The Importance of Hearing Tests

by DR KIRSTY DONALD – Red Cross Childrens Hospital

Early detection and intervention for hearing impairment has become an increasingly important aspect of neonatal care in well-resourced countries. Rising numbers of universal newborn hearing screening (UNHS) programmes have been implemented to facilitate an optimal outcome for infants with hearing impairment.

These programmes have been established for the following reasons:

  • Prevalence of hearing impairment is significantly higher than other birth defects. Screening for sensorineural hearing impairment will identify 260/100 000 afflicted infants compared with 50/100 000 with congenital hypothyroidism, the most common congenital condition routinely screened for in the USA.
  • Undetected hearing impairment leads to irreversible language, speech and cognitive delays, with far reaching social and economical ramifications (persistent language delay of 2 – 4 years for infants identified after 6 months of age)
  • Infants whose hearing impairment is identified before 6 months of age have significantly better language abilities than those whose hearing impairment is identified later. This is providing that intervention (hearing aid fitting and supportive services) also occur before the age of 6 months.
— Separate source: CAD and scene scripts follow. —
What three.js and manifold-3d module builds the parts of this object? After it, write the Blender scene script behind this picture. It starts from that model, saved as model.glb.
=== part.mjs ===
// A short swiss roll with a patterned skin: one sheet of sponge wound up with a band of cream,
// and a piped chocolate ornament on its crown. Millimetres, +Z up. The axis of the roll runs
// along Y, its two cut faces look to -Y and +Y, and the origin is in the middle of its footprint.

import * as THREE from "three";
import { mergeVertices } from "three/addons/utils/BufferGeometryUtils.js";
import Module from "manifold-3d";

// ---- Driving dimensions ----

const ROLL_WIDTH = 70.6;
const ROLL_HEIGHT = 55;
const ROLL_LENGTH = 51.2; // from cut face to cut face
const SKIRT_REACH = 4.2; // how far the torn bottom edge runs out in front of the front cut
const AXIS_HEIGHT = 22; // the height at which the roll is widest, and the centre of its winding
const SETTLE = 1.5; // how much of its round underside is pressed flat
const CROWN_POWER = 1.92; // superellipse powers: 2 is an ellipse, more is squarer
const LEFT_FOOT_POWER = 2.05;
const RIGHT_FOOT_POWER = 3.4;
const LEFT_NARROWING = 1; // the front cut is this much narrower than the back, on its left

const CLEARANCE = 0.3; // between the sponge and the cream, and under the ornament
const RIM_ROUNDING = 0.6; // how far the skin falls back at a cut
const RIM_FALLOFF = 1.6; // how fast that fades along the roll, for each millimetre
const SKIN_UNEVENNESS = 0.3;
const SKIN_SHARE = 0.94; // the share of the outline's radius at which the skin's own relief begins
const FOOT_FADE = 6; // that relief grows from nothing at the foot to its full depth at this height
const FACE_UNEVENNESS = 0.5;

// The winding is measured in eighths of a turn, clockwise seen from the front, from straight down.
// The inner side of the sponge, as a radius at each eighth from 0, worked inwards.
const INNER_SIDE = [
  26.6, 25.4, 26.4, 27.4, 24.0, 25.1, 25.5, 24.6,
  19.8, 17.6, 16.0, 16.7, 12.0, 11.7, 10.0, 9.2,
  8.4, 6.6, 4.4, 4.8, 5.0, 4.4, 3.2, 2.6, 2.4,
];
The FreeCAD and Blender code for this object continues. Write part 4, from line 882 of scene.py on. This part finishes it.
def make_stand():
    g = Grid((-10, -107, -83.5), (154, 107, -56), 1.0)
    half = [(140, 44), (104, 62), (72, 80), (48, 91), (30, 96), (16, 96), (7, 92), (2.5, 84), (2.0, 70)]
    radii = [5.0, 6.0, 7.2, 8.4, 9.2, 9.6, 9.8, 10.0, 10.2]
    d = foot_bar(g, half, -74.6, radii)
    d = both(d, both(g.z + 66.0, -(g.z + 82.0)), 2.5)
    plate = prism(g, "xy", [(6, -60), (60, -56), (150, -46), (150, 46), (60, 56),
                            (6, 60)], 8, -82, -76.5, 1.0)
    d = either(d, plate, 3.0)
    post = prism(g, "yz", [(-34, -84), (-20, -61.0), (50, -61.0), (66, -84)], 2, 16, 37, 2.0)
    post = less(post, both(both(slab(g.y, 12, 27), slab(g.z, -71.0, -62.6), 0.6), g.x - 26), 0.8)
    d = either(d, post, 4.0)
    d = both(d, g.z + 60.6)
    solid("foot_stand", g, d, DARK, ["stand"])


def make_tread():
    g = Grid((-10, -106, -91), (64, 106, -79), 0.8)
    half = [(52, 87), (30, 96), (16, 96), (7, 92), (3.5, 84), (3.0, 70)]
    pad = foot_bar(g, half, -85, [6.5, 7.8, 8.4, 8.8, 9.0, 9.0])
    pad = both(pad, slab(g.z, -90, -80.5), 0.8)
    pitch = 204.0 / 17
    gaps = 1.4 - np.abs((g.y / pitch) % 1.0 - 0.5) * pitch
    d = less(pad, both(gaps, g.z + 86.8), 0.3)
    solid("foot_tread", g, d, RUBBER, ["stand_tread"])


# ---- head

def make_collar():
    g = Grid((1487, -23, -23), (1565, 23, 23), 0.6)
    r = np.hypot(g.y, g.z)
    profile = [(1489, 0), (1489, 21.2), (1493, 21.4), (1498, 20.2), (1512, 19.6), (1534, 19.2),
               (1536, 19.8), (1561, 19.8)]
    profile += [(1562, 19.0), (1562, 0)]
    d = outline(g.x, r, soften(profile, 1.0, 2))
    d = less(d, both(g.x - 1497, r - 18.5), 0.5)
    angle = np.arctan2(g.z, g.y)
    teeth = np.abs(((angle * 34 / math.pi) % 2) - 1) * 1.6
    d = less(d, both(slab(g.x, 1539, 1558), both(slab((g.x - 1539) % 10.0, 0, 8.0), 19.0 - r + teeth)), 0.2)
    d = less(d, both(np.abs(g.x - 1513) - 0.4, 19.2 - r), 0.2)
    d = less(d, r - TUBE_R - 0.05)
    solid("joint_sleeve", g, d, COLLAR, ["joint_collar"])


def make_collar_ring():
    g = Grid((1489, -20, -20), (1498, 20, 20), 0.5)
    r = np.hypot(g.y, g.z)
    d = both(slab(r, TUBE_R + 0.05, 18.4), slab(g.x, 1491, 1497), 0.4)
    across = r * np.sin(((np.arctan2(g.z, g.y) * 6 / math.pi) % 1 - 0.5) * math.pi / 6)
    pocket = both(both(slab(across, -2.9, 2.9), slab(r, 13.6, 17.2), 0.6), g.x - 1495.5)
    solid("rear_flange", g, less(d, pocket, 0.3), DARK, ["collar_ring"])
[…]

South Africa has taken the first step towards UNHS in the form of a Hearing Screening Position Statement and proposes screening of high-risk infants, i.e. targeted hearing screening. These are infants with a family history of permanent childhood hearing impairment, craniofacial abnormalities, a syndrome associated with hearing impairment, exposure to an infection due to herpesvirus, cytomegalovirus, toxoplasmosis, rubella or syphilis in pregnancy, and infants who had been admitted to a neonatal intensive care unit for more than 48 hours.
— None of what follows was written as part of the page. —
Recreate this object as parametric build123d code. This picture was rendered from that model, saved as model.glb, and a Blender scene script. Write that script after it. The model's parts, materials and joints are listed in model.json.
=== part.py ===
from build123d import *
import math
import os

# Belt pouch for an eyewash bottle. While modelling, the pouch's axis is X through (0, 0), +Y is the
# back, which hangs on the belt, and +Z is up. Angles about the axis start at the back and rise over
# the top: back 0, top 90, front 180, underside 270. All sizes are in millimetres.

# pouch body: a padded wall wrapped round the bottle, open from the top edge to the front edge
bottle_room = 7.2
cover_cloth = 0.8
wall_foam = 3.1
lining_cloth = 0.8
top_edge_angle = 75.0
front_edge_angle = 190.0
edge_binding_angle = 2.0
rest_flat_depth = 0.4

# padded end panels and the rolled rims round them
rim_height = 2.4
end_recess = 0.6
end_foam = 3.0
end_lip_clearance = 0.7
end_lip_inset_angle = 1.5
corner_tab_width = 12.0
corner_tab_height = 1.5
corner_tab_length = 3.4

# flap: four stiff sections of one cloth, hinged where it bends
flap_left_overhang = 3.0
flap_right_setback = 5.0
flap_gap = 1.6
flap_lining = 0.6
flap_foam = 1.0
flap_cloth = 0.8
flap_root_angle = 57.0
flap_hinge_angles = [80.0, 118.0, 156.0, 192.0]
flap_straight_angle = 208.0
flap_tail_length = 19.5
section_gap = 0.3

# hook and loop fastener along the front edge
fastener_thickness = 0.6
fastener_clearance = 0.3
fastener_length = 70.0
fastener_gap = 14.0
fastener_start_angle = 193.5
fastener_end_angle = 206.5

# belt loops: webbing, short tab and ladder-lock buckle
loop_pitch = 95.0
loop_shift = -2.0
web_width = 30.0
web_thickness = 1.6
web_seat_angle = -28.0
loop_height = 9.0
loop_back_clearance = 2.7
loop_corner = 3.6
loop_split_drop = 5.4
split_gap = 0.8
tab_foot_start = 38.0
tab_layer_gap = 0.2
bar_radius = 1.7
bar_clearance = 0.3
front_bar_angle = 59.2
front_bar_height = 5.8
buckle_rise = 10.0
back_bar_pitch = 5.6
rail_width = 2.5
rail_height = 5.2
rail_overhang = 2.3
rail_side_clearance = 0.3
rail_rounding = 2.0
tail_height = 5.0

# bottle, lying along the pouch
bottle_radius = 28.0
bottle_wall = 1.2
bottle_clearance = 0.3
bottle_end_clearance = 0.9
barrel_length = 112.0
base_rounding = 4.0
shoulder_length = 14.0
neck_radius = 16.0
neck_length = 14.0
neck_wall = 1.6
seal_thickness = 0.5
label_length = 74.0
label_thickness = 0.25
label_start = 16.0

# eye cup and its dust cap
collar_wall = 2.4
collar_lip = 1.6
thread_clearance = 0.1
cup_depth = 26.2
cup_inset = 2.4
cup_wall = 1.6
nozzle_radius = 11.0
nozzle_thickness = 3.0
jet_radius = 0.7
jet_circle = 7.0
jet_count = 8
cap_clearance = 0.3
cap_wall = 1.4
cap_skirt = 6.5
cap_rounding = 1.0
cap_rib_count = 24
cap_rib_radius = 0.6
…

According to this policy, infants should be identified and screened before discharge. If missed, they should be screened at the 6-week immunisation visit. Diagnosis of the type, degree, and configuration of hearing impairment should be completed by 3 months of age and intervention initiated before 6 months of age.

Targeted infants are also at risk for delayed and progressive hearing impairment. These infants must be screened periodically, as well as those with the following additional risk indicators:

  • caregiver concern regarding hearing, speech, language, and/or developmental delay;
  • postnatal infections associated with sensorineural hearing impairment including bacterial meningitis;
  • neonatal conditions in particular hyperbilirubinaemia requiring exchange transfusion and those complicated by severe hypoxaemia such as persistent pulmonary hypertension of the newborn;
  • recurrent or persistent otitis media with effusion for at least 3 months;
  • head trauma

Contemporary physiological hearing screening methods, oto-acoustic emissions (OAEs) and auditory brainstem responses (ABRs) can reliably pick up hearing problems and can be done from birth. However, failing the hearing screening does not necessarily mean that the baby has a hearing loss. Not all babies pass the hearing screening the first time. Infants who do not pass a screening should be given a second screening to confirm the findings.
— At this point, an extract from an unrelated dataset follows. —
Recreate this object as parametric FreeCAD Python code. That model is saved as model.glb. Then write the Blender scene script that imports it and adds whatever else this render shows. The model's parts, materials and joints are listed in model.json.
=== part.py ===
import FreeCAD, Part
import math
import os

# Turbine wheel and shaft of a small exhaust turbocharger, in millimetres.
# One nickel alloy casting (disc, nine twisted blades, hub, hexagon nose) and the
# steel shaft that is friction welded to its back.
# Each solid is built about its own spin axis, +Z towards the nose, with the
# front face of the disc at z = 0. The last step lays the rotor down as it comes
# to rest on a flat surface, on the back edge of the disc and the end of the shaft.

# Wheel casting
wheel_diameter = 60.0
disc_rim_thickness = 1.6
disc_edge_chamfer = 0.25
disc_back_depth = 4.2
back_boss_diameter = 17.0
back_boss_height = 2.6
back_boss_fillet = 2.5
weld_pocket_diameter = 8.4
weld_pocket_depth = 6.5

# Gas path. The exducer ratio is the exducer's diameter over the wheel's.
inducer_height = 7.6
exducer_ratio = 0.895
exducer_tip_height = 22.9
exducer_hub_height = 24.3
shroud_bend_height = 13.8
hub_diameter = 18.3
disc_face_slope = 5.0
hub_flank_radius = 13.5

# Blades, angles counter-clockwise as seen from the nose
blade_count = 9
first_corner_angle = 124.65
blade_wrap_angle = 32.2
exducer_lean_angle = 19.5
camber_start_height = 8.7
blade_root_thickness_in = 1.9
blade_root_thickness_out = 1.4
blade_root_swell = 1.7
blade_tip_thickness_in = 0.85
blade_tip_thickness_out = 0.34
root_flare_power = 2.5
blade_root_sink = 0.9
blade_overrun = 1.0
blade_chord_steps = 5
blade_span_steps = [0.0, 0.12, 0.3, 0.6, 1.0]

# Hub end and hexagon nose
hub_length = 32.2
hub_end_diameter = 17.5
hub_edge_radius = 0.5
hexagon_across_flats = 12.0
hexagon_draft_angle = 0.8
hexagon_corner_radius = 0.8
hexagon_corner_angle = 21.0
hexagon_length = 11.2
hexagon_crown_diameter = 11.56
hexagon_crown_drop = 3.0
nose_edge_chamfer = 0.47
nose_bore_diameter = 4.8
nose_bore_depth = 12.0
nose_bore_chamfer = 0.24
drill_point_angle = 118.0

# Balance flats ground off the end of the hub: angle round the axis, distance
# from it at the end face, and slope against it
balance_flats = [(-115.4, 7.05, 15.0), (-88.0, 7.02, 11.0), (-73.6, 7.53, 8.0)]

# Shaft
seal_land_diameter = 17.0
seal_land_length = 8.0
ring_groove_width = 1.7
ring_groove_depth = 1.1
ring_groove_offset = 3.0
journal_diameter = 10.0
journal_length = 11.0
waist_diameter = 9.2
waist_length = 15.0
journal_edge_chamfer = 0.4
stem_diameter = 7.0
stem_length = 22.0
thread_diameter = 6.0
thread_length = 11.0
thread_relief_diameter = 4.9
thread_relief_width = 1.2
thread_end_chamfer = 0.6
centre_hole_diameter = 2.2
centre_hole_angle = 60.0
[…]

Even if your baby is given a clear response at the hearing screening test, it is still a good idea to monitor their hearing, as children can develop a hearing loss as they grow older

Later on, once children have head control, pure tone audiometry can used to further define the degree of hearing loss as well as differences in perception of varying frequencies (high and low pitch). The older and more co-operative the child, the more information can be achieved from this test.

The high-risk indicators for hearing impairment are evident in approximately 10% of all newborn infants and this group comprises approximately 50% of infants with congenital hearing impairment. The remaining 50% are term, normal infants whose hearing impairment is missed using targeted screening. It is for this reason that screening of high-risk infants should be seen as only an interim step towards UNHS.